__Task details__: In the listing that follows, the range to quote begins at the line that has "slot_ends = sorted((top, top" and ends after the line that has "imported = [obj"; quote it verbatim and add nothing.

= = = = =

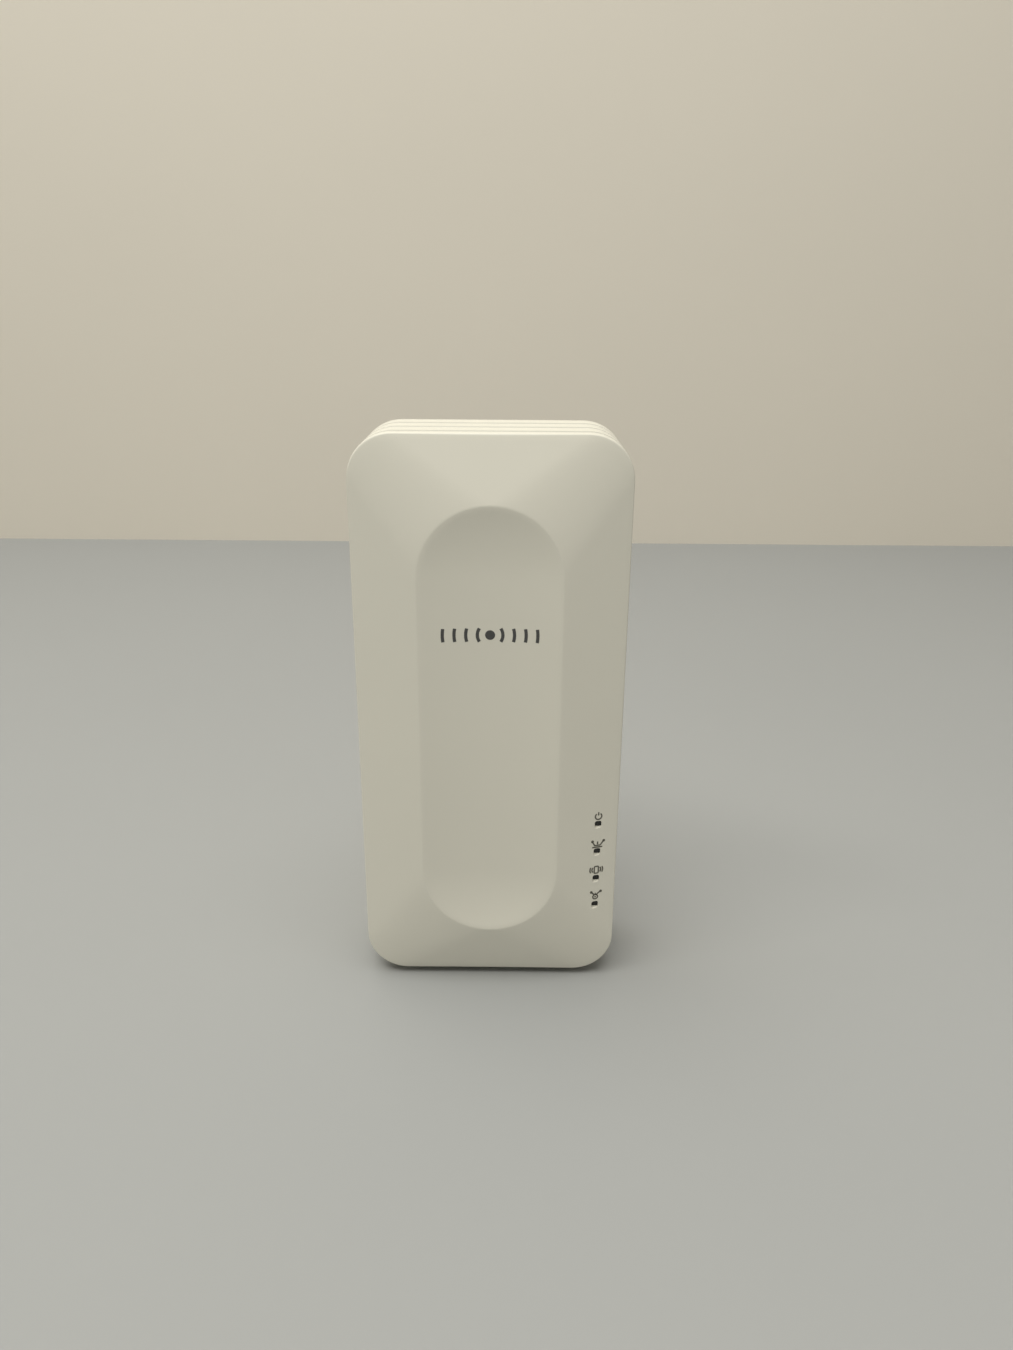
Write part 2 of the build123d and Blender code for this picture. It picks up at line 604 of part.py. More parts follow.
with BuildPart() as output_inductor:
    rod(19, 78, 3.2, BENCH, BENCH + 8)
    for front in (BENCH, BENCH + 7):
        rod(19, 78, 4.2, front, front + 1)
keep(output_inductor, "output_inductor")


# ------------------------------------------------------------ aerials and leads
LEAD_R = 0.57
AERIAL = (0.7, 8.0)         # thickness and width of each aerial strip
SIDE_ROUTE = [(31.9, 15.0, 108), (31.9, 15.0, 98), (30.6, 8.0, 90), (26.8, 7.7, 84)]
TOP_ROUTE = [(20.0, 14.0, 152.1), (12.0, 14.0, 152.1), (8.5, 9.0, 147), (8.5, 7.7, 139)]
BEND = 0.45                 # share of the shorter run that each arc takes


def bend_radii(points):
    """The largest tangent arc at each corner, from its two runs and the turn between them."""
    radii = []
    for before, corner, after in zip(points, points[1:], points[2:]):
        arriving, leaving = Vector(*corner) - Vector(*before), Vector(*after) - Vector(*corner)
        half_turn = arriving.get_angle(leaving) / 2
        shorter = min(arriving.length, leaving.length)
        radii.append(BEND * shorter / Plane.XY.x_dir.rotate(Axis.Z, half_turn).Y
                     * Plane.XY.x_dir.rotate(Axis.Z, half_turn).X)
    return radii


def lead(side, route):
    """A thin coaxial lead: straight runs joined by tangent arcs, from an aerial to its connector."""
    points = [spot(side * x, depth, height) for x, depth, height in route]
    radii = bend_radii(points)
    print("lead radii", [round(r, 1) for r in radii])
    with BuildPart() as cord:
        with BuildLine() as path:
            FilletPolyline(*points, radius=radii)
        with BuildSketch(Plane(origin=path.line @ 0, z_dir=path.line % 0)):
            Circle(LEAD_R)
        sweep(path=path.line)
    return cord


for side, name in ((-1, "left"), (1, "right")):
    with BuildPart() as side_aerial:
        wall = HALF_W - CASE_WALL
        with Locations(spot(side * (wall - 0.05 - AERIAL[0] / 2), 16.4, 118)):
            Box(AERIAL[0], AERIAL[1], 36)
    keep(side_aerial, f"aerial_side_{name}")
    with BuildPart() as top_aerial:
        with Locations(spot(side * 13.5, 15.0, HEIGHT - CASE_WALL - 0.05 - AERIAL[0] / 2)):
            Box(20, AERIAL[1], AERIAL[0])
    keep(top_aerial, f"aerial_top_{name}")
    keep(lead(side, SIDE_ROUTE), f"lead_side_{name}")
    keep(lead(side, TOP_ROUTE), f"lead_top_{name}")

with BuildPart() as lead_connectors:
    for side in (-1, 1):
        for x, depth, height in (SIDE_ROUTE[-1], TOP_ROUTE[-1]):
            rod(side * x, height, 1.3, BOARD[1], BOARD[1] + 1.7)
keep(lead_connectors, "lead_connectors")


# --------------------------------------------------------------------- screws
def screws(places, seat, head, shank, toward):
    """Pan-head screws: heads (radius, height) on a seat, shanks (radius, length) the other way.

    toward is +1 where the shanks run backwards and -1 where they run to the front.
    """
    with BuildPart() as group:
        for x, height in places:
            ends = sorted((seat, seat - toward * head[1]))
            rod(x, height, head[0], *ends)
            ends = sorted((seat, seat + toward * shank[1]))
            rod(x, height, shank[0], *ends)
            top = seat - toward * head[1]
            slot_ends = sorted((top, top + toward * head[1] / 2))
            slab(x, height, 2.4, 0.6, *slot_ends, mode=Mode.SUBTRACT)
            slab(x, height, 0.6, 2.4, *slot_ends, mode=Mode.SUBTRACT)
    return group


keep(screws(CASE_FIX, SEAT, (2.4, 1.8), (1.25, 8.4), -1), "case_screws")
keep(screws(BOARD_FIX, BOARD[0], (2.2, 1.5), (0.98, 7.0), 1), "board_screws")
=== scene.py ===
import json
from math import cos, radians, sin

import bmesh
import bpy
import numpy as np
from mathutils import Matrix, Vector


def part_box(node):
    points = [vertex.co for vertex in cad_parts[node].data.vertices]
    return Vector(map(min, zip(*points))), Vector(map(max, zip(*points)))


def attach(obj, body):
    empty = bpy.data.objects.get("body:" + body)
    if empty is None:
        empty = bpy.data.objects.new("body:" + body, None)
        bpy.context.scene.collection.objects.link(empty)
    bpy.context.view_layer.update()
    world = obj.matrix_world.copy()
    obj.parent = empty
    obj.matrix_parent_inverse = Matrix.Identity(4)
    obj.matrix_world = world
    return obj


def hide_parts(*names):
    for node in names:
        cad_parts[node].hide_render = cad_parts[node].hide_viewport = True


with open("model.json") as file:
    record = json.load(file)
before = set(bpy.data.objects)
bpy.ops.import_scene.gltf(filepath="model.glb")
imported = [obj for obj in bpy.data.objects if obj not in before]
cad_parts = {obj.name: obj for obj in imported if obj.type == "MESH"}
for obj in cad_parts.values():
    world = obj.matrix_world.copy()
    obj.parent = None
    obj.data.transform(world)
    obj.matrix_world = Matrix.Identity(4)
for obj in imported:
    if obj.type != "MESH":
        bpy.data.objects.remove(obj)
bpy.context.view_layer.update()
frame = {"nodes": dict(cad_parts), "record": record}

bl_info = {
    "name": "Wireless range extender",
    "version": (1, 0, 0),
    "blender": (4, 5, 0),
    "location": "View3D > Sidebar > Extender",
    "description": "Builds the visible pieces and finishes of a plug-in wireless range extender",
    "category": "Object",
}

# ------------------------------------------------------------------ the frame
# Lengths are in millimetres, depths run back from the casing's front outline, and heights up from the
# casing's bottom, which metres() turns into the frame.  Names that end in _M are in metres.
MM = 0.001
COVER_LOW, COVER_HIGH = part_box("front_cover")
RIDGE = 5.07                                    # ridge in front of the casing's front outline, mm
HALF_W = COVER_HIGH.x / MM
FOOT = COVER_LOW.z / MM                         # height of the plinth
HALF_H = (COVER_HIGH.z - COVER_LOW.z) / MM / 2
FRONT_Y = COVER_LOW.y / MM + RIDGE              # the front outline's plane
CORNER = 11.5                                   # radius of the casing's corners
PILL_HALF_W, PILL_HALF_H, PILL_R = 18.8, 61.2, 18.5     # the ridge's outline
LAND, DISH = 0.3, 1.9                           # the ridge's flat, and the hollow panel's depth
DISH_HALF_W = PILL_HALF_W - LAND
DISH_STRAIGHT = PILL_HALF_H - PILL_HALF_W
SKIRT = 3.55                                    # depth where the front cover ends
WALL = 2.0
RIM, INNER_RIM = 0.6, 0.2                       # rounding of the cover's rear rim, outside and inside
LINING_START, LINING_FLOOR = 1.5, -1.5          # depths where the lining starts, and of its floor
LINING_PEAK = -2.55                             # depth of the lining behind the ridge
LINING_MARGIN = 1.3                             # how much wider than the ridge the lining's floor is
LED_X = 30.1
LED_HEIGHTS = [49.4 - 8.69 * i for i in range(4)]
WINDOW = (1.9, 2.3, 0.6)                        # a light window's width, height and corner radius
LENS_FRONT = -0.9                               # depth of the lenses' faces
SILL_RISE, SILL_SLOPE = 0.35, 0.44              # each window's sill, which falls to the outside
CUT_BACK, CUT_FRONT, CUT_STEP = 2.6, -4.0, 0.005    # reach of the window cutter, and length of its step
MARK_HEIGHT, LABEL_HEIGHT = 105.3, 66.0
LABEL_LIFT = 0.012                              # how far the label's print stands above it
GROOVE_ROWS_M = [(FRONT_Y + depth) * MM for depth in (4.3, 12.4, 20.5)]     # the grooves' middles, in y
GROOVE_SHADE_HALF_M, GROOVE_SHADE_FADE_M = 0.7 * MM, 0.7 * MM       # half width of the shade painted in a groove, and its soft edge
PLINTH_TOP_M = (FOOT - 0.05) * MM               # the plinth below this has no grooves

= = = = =

__Task output__:
            slot_ends = sorted((top, top + toward * head[1] / 2))
            slab(x, height, 2.4, 0.6, *slot_ends, mode=Mode.SUBTRACT)
            slab(x, height, 0.6, 2.4, *slot_ends, mode=Mode.SUBTRACT)
    return group


keep(screws(CASE_FIX, SEAT, (2.4, 1.8), (1.25, 8.4), -1), "case_screws")
keep(screws(BOARD_FIX, BOARD[0], (2.2, 1.5), (0.98, 7.0), 1), "board_screws")
=== scene.py ===
import json
from math import cos, radians, sin

import bmesh
import bpy
import numpy as np
from mathutils import Matrix, Vector


def part_box(node):
    points = [vertex.co for vertex in cad_parts[node].data.vertices]
    return Vector(map(min, zip(*points))), Vector(map(max, zip(*points)))


def attach(obj, body):
    empty = bpy.data.objects.get("body:" + body)
    if empty is None:
        empty = bpy.data.objects.new("body:" + body, None)
        bpy.context.scene.collection.objects.link(empty)
    bpy.context.view_layer.update()
    world = obj.matrix_world.copy()
    obj.parent = empty
    obj.matrix_parent_inverse = Matrix.Identity(4)
    obj.matrix_world = world
    return obj


def hide_parts(*names):
    for node in names:
        cad_parts[node].hide_render = cad_parts[node].hide_viewport = True


with open("model.json") as file:
    record = json.load(file)
before = set(bpy.data.objects)
bpy.ops.import_scene.gltf(filepath="model.glb")
imported = [obj for obj in bpy.data.objects if obj not in before]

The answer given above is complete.